Pretty much the same as anywhere, I suppose. It’s like a giant warehouse space out in the middle of nowhere. And it’s always a bit ghetto. On the one side, is all the antique furniture and props that get switched in and out of the shooting stage place. Everything is green-screen. I wonder what people did before green-screen? When did green-screen get invented? Is green-screen hyphenated? I have no idea because I’ve never taken a film or acting class before.

Let’s go backstage to do make-up because I’m about to act in a film.

The Backstage







Here’s a look backstage. There’s a make-up person, a hairstylist person, an assistant hairstylist person, a costume specialist person, about three other random assistants that buzz around, and an official “go get the white guy, the director is ready for him” guy.



Here is one of my co-stars. He’s a very handsome fellow in any era, gotta say. He’s going places.



And this is a fellow white guy bit player. He’s getting his stubble filled in to give him more of a “seedy Italian” look. Neither of us know what we’re doing yet.



Time for make-up. They put a bunch of white foundation on my face and filled in my eyebrows with a pencil. That was it. I didn’t need much. I gather I was supposed to look like I’d been on a horrible 19th century British clipper ship for several years, which is a look I pretty much bring to the table 24-7 anyways. They seemed pretty pleased when I showed up. It’s like I’m method.

The Costumes



I was scheduled for three scenes and two costumes. This one…



…which is like 19th century opera-wear I guess?

And this one…



…which is PUFFY SHIRT YES.

The Shoot







So, I’m not sure, but piecing it together, I guess we were filming a documentary on Chinese vases, and how they became popular in the west. I think I’m playing a ship’s captain who discovers them in China, and then the other guy is like a 19th century seedy industrialist-type who is going to buy said vases and import them into Europe. Our scene together is us purportedly discussing the aesthetic value of said vases, and a narrator is going to narrate the action later on.





So this is us “pretending like we’re talking” while cameras on tracks rolled in and out and got different shots of it.

Actual spoken dialogue:

Me: "Your mother is so hot."

Him: "No, your mother is so hot."

Me: "Your mother is hotter than this vase."

Him: "Your mother is shorter than this vase."

Me: "I want to import your mother into my life."

Him: "No, I want to import your mother into my life."

Annnnnnd SCENE.

My other scene was “look into this telescope for 10 seconds”…



…and “use this quill and pretend you are writing something for 10 seconds -- just make something up; look like you are writing English”.



What I actually ended up writing:

motherfuckmotherfuckmotherfuckmotherfuckermotherfucker.

The Hype

It took all day from 8am to 4.30pm and we got paid 500rmb, lunch, watermelon, and a carton of cigarettes. Very standard white guy doing white guy stuff payment. I don’t know where it’s going to end up. Television? A commercial? A massive theater release staring Karen Mok? Who can say.

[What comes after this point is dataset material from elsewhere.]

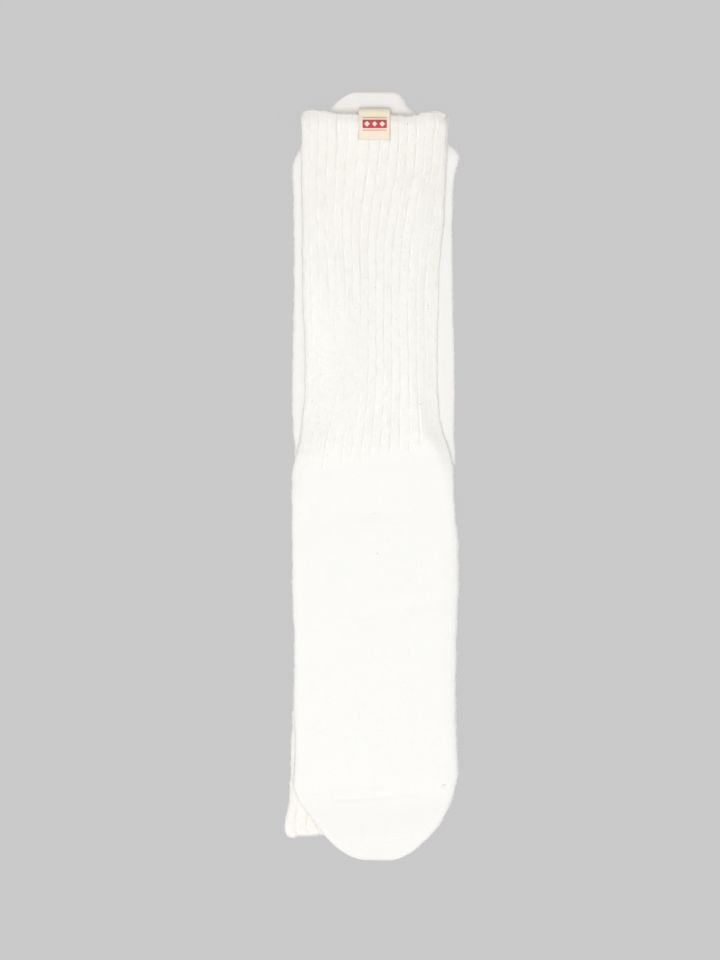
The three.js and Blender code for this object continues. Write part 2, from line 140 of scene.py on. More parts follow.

Actually, I hope it ends up in a taxi cab commercial, which I am convinced is the medium of the future. I hope to one day be recognized besides Debra, Master of Wine, and the crazy exercise lady as an early innovator in the art form.

*

Like the calligrapher, the jade worker, and the traditional pottery maker person before us, perhaps the time has come for the hungover white dude doing white dude stuff for a TV or whatever. The world no longer has any need for our non-talents… They need “professionals” these days. The industry has “matured”. The robber-baron days are over for us talentless whites. Still, I will always have my memories…

…and a very respectable 15-second film career that will live on long after I’m gone.